The two townships of King's End and Market End evolved distinct spatial characteristics. Inns, shops and high status houses clustered around the triangular market place as commercial activity was increasingly concentrated in Market End. The bailiwick lessees promoted a much less regulated market than that found in boroughs elsewhere. Away from the market, Sheep Street was considered 'very respectable' but its northern end at Crockwell was inhabited by the poorest inhabitants in low quality, subdivided and overcrowded buildings.

By 1800, the causeway had dense development forming continuous frontages on both sides. The partially buried watercourses provided a convenient drainage opportunity, and many houses had privies discharging directly into the channels. Downstream, the Bure ran parallel with Water Lane, then the main road out of town towards London. Terraces of cottages were built backing onto the brook, and here too these took advantage of the brook for sewage disposal, with privies cantilevered out from houses over the watercourse. Town houses took their water from wells dug into the substrate which became increasingly polluted by leaching of waste through the alluvial bed of the Bure.
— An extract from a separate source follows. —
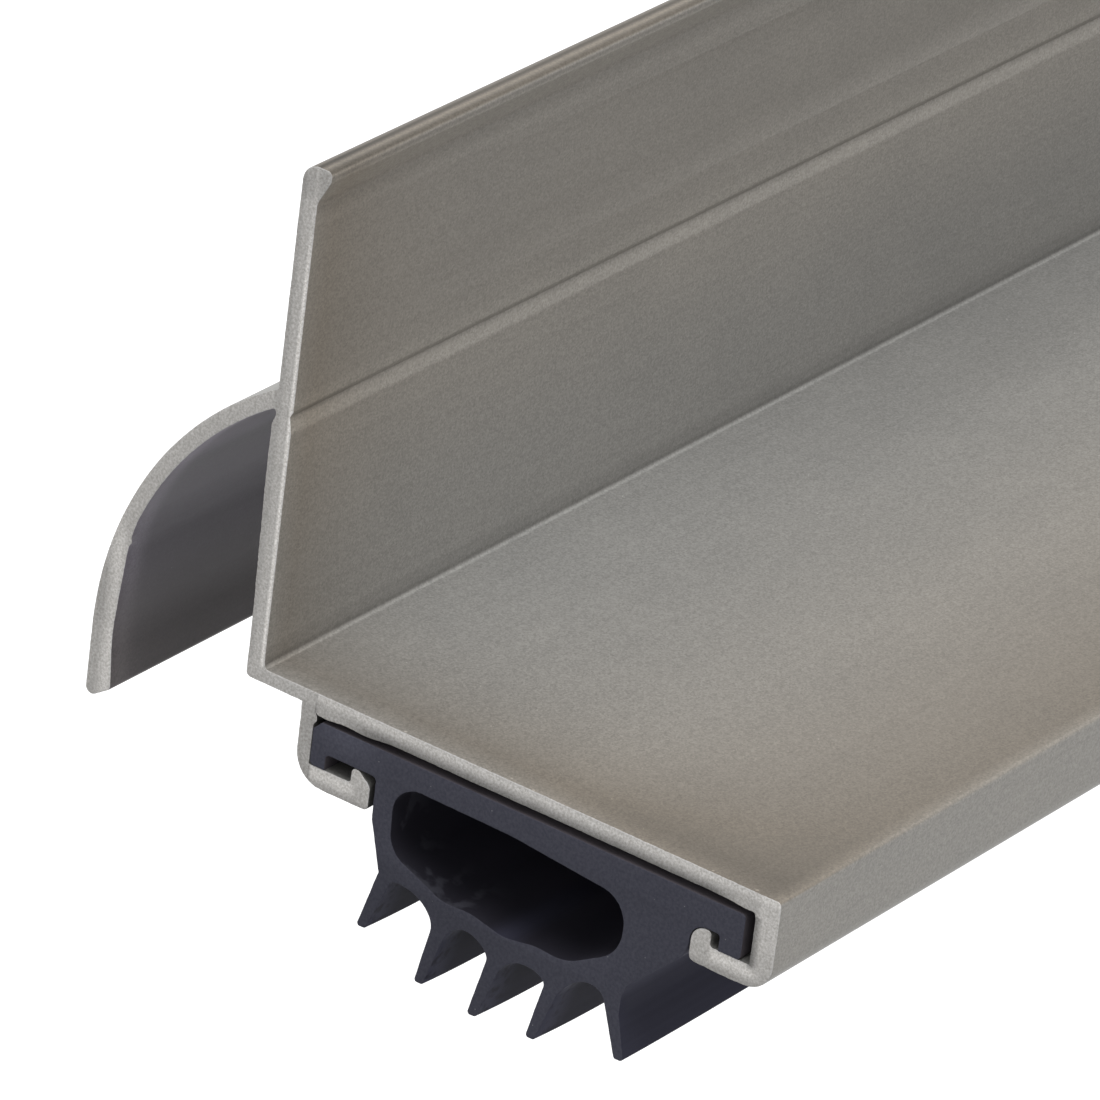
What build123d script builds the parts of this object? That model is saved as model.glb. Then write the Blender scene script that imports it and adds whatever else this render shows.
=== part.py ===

Until the early 19th century, the road from the market place to King's End ran through a ford of the Bure brook and on to the narrow embanked road across the boggy valley. The causeway became the focus for development from the late 18th century as rubbish and debris was dumped on each side of the road to form building platforms. Minor channels of the braided stream were encased and culverted as construction proceeded.